Text für Süddeutsche Zeitung Familie, Heft 1/2018



Erst neulich wieder: Der Sohn sitzt vor Netflix, im voreingestellten „Kids“-Portal, da müsste ja alles kinderkompatibel sein. Irgendwann erklingt im Nebenzimmer die Titelmelodie von „Star Wars“ – er hat sich einen Film ausgesucht, der im Kino frei ab zwölf Jahren ist. Mein Sohn ist elf Jahre alt – der „Star Wars“-Film sei ihm gegönnt, er kennt ihn sowieso schon. Trotzdem fragt man sich: Auf welche Inhalte für „Kids“ haben Kinder noch Zugriff?

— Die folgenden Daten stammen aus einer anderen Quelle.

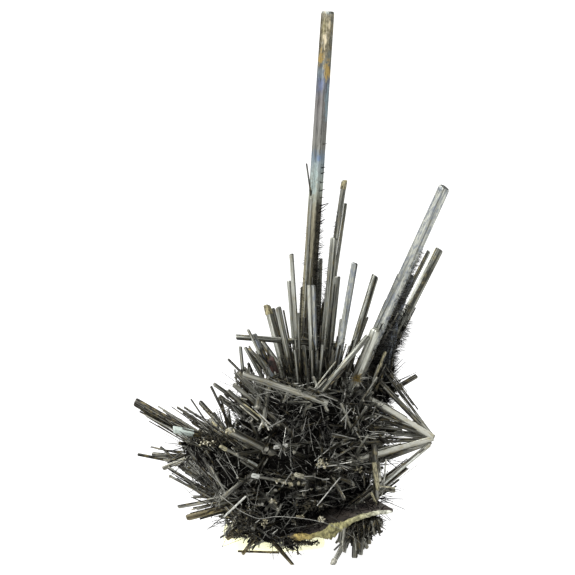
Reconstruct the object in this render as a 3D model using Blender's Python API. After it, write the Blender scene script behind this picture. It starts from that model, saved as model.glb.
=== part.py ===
"""Stibnite specimen: a thicket of lead-grey crystals grown together on a slab of rock, on a low pad of putty.

Units are metres, +Z is up. The origin lies on the flat underside of the pad. Run it with
blender --background --python part.py, or from Blender's text editor.

Four pieces:
    crystal_cluster    every crystal above and around the slab, grown together as one solid
    matrix_slab        the flat piece of rock in the lower front, thick in the middle and thin to the right
    slab_foot          the short crystals grown on the slab's underside
    putty_pad          the pad that the cluster is pressed into, flat underneath

Places are written as (across, up, depth) in millimetres, the way a collector would measure the specimen
from the front: across to the right, up as it looks from slightly above, and depth away from the viewer.
"""

import math
import random

import bmesh
import bpy
from mathutils import Matrix, Vector

MM = 0.001
VIEW_TILT = math.radians(10)  # the front view looks down by this much
GAP = 0.3  # clear space between two pieces, in mm

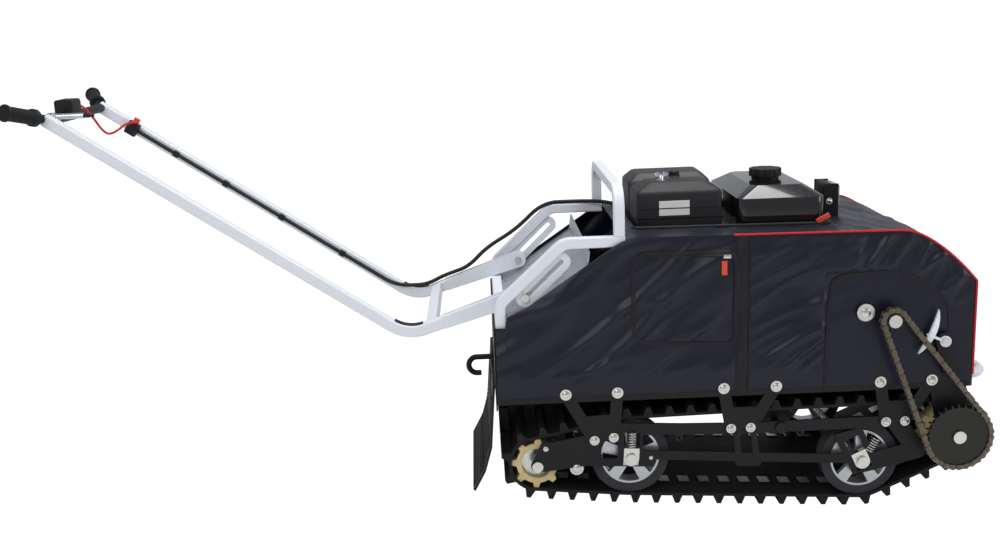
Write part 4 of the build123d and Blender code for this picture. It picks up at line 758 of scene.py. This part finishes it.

Die aufwendigen Eigenproduktionen von Netflix und Amazon Prime, die Vielfalt der Kanäle auf Youtube, dazu noch die klassischen Sender: Dank unterschiedlichster Anbieter ist Fernsehen heute eine riesige Fundgrube, für Erwachsene und für Kinder. Das Fernsehen, wie es früher war, hatte demgegenüber eigentlich nur einen einzigen Vorteil: Es machte Eltern das Leben leicht. Die Sendezeiten garantierten den Jugendschutz. Noch heute ist es bei öffentlich-rechtlichen wie bei privaten Sendern so: Ein Film ab zwölf Jahren darf nicht vor 20 Uhr gesendet werden, einer ab 16 nicht vor 22 Uhr und einer ab 18 sogar erst ab 23 Uhr. Eltern wussten also: Wenn Kinder tagsüber vor dem Fernseher saßen, ging es auf dem Bildschirm halbwegs gesittet zu. Verglichen mit dieser ordentlichen Fernsehwelt wirkt die neue Streamingwelt so unübersichtlich wie ein Dschungel. Allein für Online gibt es hierzulande vier freiwillige Selbstkontrollen. Und alle werden nur auf Anfrage tätig, der Anbieter muss sie beauftragen. Amazon legt sämtliche Eigenproduktionen der FSK vor. Sky und Maxdome sind Mitglied in der FSM, der Freiwilligen Selbstkontrolle Multimedia-Diensteanbieter. Netflix ist jüngst der FSM beigetreten. Bislang bewertete das Streamingportal seine Eigenproduktionen – die „Netflix Originals“ – selbst. Was aber nicht garantierte, dass eine „Netflix-Zwölf“ einer „FSK-Zwölf“ entsprach.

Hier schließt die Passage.